Those of you with more than the 'average' amount of children can share my frustration I am sure when you are out and about with the whole family.
I lost count 2 children ago at the comments from strangers. Yes, strangers, people who do not know me or my family, have never met us let alone every laid eyes on us before.
Many, many comments have been flung our way. Some jokingly, some with a laugh, some in a sarcastic tone, some quite rude. They all seem to meld together over time.
"Don't you have a TV?" "You've got your hands full" "Don't tell me you're pregnant and already have 4?!" (That one stung. How sad must ones life be to say something nasty like that)
"one, two, three, four....." (this one I find very odd. They are clearly counting in their heads as I can see them nod their head as they look at each child. Should I congratulate them on counting to five? Adding that they can now count almost as well as my 2 year old?)
I have my good days and my bad days. Most of the time I shrug it off. After all, comments that come from others tell me about them and the kind of person they are. I don't need to be told I am crazy, or must have rocks in my head. I don't, and am not. People saying things like that tells me that they cannot see the bright side of life.
They see 5 children and think of fighting, screaming, struggling, not coping with their own 2, let alone any more.
I see 5 children and think of laughter, kisses and cuddles, snuggling together to read a book, playing in the back yard together, helping each other, always having someone there to talk to or play with... I could go on.
Don't get me wrong there are times when it is crazy around here. Moments when I long to go for a walk on my own and have quiet. It is just part of the whole package that is our family, just like any family. You can tell my focus, from the title of this blog.
Then, when you think you have heard it all, something strange happens. It is so rare that you feel light headed as it catches you off guard. A few seconds go by as you compute what has happened. Did she? Was that? Then you smile, someone said something lovely about your family.
A few weeks ago we headed of to a shopping centre. All 7 of us. We needed to buy a few things and so off we all went.
I took a deep breath as we walked into the entrance, thinking to myself to just focus on keeping us together and not look at other people. 10 seconds in the door a woman, I'd say in her 60's stopped and looked at us all. As we walked closer to her she smiled and said "What a beautiful family you have, how lucky you are"
I stopped, in shock, my brain focusing on every word before it hit me. A compliment, she said something nice. Hold me so I don't fall!
Hub and I smiled back at her and said thank you so much, and that we think the same.
I kept smiling for the rest of our shopping trip. It is so heart warming to have someone else see our family the way we do. To see the good in having a larger then norm family, rather than focusing on (what they perceive as) negatives.
Then a week later we were out walking, the kids on their bikes as we walked up to the supermarket. Bubs was on my back in the wrap.
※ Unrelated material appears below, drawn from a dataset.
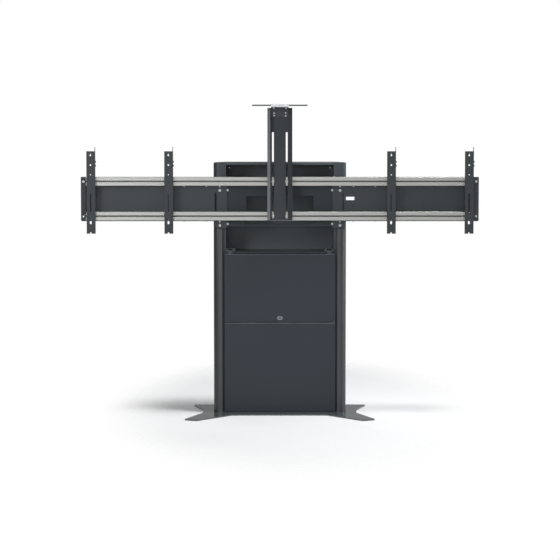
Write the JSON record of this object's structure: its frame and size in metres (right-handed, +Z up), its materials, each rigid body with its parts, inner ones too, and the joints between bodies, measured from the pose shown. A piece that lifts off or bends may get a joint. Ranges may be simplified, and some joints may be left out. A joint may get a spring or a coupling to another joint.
{
  "type": "motorised floor stand lift for two displays",
  "caption": "Motorised column lift on a floor plate, with a cabinet between the columns, horizontal display rails with hanging strips, and a camera shelf on a post.",
  "frame": {"origin": "on the floor, at the centre of the floor plate's footprint", "axes": "+X to the right along the rails as seen from the front, +Y to the rear, +Z up; the displays face -Y"},
  "size_m": [2.048, 0.6077, 1.603],
  "materials": {
    "floor_plate_coat": "satin grey powder coat",
    "dark_coat": "fine-textured charcoal powder coat",
    "anodised_rail": "clear anodised, satin",
    "drawn_steel": "drawn, lightly greased",
    "zinc_screws": "zinc plated",
    "black_plastic": "moulded",
    "charcoal_plastic": "moulded, near the columns' colour",
    "bronze": "machined",
    "polished_zinc": "polished die cast",
    "grey_duct": "satin",
    "light_block": "natural",
    "dark_steel_fixings": "dark zinc"
  },
  "bodies": {
    "cabinet": {"floor_plate": "floor_plate_coat", "column_foot_blocks": "drawn_steel", "foot_screws": "zinc_screws", "left_column": "dark_coat", "right_column": "dark_coat", "column_collars": "charcoal_plastic", "left_drive": "black_plastic", "right_drive": "black_plastic", "base_beam": "dark_coat", "back_panel": "dark_coat", "niche_shelf": "dark_coat", "lower_panel": "dark_coat", "lock_beam": "dark_coat", "equipment_shelf": "dark_coat", "control_box": "black_plastic", "mains_inlet": "black_plastic", "hinge_blocks": "dark_coat", "hinge_pins": "drawn_steel", "panel_screws": "zinc_screws"},
    "head": {"left_lift_tube": "drawn_steel", "right_lift_tube": "drawn_steel", "tube_guide_shoes": "black_plastic", "spindle_nuts": "bronze", "head_clamp_blocks": "drawn_steel", "left_head_column": "dark_coat", "right_head_column": "dark_coat", "head_caps": "dark_coat", "head_top_cover": "dark_coat", "head_back_panel": "dark_coat", "carriage_plate": "dark_coat", "left_bracket": "dark_coat", "right_bracket": "dark_coat", "upper_rail": "anodised_rail", "lower_rail": "anodised_rail", "left_tray": "dark_coat", "right_tray": "dark_coat", "left_end_plate": "dark_coat", "right_end_plate": "dark_coat", "head_bolts": "zinc_screws", "post_clamp_bolts": "zinc_screws"},
    "flap": {"flap_door": "dark_coat", "flap_hinge_arms": "dark_coat", "lock_body": "polished_zinc"},
    "lock_core": {"lock_barrel": "black_plastic", "lock_cam": "drawn_steel"},
    "left_screw": {"left_spindle": "drawn_steel"},
    "right_screw": {"right_spindle": "drawn_steel"},
    "camera_mast": {"camera_post": "dark_coat", "post_cable_duct": "grey_duct", "shelf_bracket": "dark_coat", "shelf_block": "light_block", "camera_shelf": "dark_coat"},
    "display_strip_1": {"strip_1": "dark_coat", "strip_1_fixings": "dark_steel_fixings"},
    "display_strip_2": {"strip_2": "dark_coat", "strip_2_fixings": "dark_steel_fixings"},
    "display_strip_3": {"strip_3": "dark_coat", "strip_3_fixings": "dark_steel_fixings"},
    "display_strip_4": {"strip_4": "dark_coat", "strip_4_fixings": "dark_steel_fixings"}
  },
  "joints": [
    {"name": "lift", "type": "slide", "parent": "cabinet", "child": "head", "axis": [0, 0, 1], "range_m": [0, 0.5]},
    {"name": "left_screw_turn", "type": "hinge", "parent": "cabinet", "child": "left_screw", "pos_m": [-0.3105, 0.079, 0.0863], "axis": [0, 0, 1], "range_deg": [0, 22500]},
    {"name": "right_screw_turn", "type": "hinge", "parent": "cabinet", "child": "right_screw", "pos_m": [0.3105, 0.079, 0.0863], "axis": [0, 0, 1], "range_deg": [0, 22500]},
    {"name": "flap_hinge", "type": "hinge", "parent": "cabinet", "child": "flap", "pos_m": [0, 0.018, 0.845], "axis": [-1, 0, 0], "range_deg": [0, 90]},
    {"name": "lock_turn", "type": "hinge", "parent": "flap", "child": "lock_core", "pos_m": [0, 0.005, 0.496], "axis": [0, 1, 0], "range_deg": [0, 90]},
    {"name": "camera_height", "type": "slide", "parent": "head", "child": "camera_mast", "axis": [0, 0, 1], "range_m": [-0.14, 0.008]},
    {"name": "strip_1_slide", "type": "slide", "parent": "head", "child": "display_strip_1", "axis": [1, 0, 0], "range_m": [0, 0.2]},
    {"name": "strip_2_slide", "type": "slide", "parent": "head", "child": "display_strip_2", "axis": [1, 0, 0], "range_m": [-0.15, 0.15]},
    {"name": "strip_3_slide", "type": "slide", "parent": "head", "child": "display_strip_3", "axis": [1, 0, 0], "range_m": [-0.15, 0.15]},
    {"name": "strip_4_slide", "type": "slide", "parent": "head", "child": "display_strip_4", "axis": [1, 0, 0], "range_m": [-0.2, 0]}
  ],
  "couplings": [
    {"joint": "left_screw_turn", "follows": "lift", "rad_per_m": 785.4},
    {"joint": "right_screw_turn", "follows": "lift", "rad_per_m": 785.4}
  ]
}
She loves it, and so do I.
A woman was walking towards us and took note of the children flying by her on the bikes. Then she us, and bubs on my back and smiled saying "Oh and you have a bubby all snug on your back too. Wow, that is just great, such a lovely big family"
Again we smiled and said thank you. It really does warm the heart to hear nice comments.
So if you are out and about and see a large family, please don't hesitate to smile and tell them how wonderful their family is. You really will make their day. And you never know, it may be me and mine.